Given information:

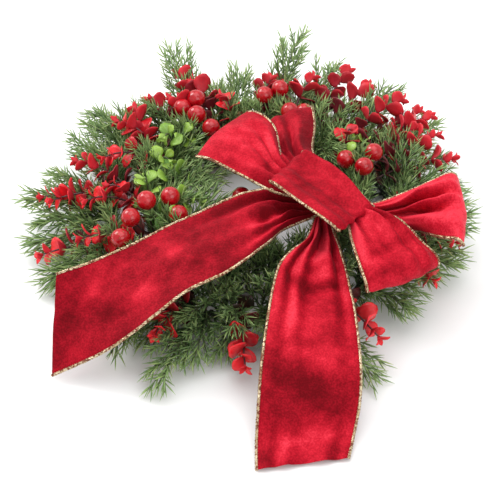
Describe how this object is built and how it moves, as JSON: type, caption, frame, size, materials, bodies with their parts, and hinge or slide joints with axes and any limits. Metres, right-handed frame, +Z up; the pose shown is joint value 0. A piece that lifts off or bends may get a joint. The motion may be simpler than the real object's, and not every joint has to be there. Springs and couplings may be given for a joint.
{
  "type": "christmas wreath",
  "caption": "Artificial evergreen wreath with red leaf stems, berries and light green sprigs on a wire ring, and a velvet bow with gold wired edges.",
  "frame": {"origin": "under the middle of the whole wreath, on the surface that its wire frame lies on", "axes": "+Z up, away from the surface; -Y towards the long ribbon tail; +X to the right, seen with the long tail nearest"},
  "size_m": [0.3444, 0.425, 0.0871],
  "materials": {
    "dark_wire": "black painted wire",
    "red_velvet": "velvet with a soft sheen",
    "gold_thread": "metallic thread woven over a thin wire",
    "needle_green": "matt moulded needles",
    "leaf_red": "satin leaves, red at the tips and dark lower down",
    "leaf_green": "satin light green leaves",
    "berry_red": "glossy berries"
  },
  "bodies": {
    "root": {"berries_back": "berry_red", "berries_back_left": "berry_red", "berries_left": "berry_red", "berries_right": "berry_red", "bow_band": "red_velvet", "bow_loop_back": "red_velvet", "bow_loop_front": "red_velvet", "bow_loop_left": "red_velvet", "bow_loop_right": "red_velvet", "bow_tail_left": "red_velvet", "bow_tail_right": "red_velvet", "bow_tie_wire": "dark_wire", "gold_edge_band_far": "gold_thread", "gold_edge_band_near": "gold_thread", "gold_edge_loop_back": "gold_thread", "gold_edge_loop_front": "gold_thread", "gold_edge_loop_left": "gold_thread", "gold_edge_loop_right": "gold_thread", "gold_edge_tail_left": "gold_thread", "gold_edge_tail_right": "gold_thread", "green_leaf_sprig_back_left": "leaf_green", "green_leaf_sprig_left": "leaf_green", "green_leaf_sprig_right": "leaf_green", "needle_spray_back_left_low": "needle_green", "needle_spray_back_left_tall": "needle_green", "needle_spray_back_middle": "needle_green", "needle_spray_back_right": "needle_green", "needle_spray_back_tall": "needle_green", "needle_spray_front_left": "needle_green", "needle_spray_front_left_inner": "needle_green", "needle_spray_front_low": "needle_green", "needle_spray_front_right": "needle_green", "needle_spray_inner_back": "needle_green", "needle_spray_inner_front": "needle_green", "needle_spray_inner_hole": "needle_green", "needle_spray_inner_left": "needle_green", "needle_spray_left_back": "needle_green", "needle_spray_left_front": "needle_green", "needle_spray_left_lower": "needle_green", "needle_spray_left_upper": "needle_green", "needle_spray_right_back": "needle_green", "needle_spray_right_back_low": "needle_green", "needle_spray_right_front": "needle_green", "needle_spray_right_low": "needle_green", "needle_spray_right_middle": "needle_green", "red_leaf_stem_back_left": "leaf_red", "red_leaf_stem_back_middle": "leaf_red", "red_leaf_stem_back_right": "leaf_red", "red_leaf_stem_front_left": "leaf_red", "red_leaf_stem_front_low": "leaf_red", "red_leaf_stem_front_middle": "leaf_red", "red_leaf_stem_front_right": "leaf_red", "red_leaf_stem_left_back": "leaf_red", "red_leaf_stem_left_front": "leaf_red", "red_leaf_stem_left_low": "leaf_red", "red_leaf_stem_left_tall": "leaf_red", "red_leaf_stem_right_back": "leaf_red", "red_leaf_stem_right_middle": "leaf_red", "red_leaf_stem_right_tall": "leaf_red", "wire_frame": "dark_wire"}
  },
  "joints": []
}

To do:
From the listing above, find the number of lines with the word "bodies" in them. Answer with the number only.

Full answer:
2